Moreover, as luminous as Francis’s Damascus moment was, before that experience, he dug his heels in defense of Barros, and more significantly of a model of how to address clergy sexual abuse.

Bergoglio changed gears, discourse, and attitude towards the crisis. To find a case of a Pope retracting a bishop’s nomination out of popular pressure, as he did with Barros, one would have to dig into the history of Medieval Christendom.

And the same is true about Francis’s decision to publicly admit, during a press conference, that he was wrong. One only has to remember how manicured Benedict XVI’s press conferences were, with Jesuit Federico Lombardi, his spokesman, carefully picking up written questions he would read to his boss.

Despite Francis’s display of charm and communication abilities, a gap remains between the very ambitious implicit goals of Catholic Church leaders when they talk about zero-tolerance and the harsh realities survivors experience.
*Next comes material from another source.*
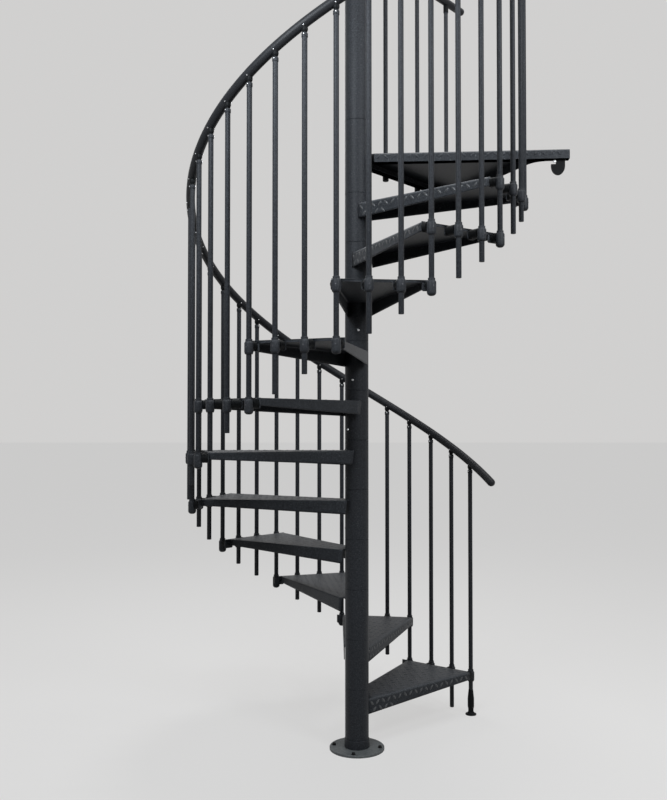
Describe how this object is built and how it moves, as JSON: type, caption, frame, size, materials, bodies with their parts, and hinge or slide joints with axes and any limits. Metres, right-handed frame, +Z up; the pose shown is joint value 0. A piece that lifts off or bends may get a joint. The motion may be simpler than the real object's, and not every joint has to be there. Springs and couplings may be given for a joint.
{
  "type": "spiral staircase",
  "caption": "Steel spiral staircase on a central column, with folded steel treads, a landing, tube balusters and a helical handrail.",
  "frame": {"origin": "centre of the base plate's underside, on the column's axis", "axes": "+Z up along the column; the stair climbs counter-clockwise seen from above, from its first baluster 38.7 degrees round from +X"},
  "size_m": [1.7642, 1.582, 3.8914],
  "materials": {
    "painted_steel": "textured powder coat",
    "base_grey": "matt grey coat",
    "black_plastic": "moulded",
    "rail_pvc": "satin PVC"
  },
  "bodies": {
    "root": {"balusters_corner": "painted_steel", "balusters_second": "painted_steel", "balusters_third": "painted_steel", "base_plate": "base_grey", "clamps_front": "painted_steel", "clamps_inner": "painted_steel", "clamps_rear": "painted_steel", "first_baluster": "painted_steel", "first_baluster_foot": "black_plastic", "foot_tube": "painted_steel", "handrail": "rail_pvc", "hubs_even": "painted_steel", "hubs_odd": "painted_steel", "landing": "painted_steel", "landing_bars": "painted_steel", "landing_cups": "painted_steel", "landing_hub": "painted_steel", "landing_knuckles": "black_plastic", "landing_rail": "rail_pvc", "landing_tongue": "black_plastic", "mast": "painted_steel", "newel_cap": "black_plastic", "newel_tube": "painted_steel", "rail_knuckles": "black_plastic", "spacers_corner": "black_plastic", "spacers_inner": "black_plastic", "tread_01": "painted_steel", "tread_02": "painted_steel", "tread_03": "painted_steel", "tread_04": "painted_steel", "tread_05": "painted_steel", "tread_06": "painted_steel", "tread_07": "painted_steel", "tread_08": "painted_steel", "tread_09": "painted_steel", "tread_10": "painted_steel", "tread_11": "painted_steel"}
  },
  "joints": []
}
Tutela remains a felicitous idea but, so far, an idea, a promise, and nothing else, as there was no actual compliance with Pope Francis’s original request to set up at least one commission to prevent clergy sexual abuse in each diocese. Some countries went for national solutions, to save resources, but in countries such as Mexico, less than half the dioceses in the country complied.

[Less than half the Mexican Catholic dioceses prevent sexual abuse]

Despite that fact, as detailed in the story linked above, when the Mexican bishops delivered their report to Tutela back in 2024 they claimed full compliance (see the story linked after).

There, it is possible to see how, beyond the fact that fewer than half the dioceses actually published proof of compliance on the Mexican Conference of Bishops website, there is a wide array of setups.

[English Edition

[The Catholic Church’s report on clergy sexual abuse]

One diocese stands out: Saltillo, capital of the state of Coahuila, where the bishop is willing to make himself accountable to the civil authority, since one member of the diocesan commission is a representative of the State Attorney’s office. Others simply stack the commission with priests from the same diocese, as in the case of the Port of Veracruz.

In that respect, it is unclear what prompted Cardinal O’Malley’s decision to meet with Francis in Peru and make him aware of how dangerous it was to revert to the old strategy of asking for evidence of Barros’s role in Karadima’s abuses. But it would be necessary for each bishop in Latin America to see himself in Pope Francis accepting his mistake and acknowledging the need to change.

Dueling clerics

To understand what happens in Mexico, Argentina or Chile and in Tutela’s evolution, it would be necessary to dive into the corporate culture of Catholic entities.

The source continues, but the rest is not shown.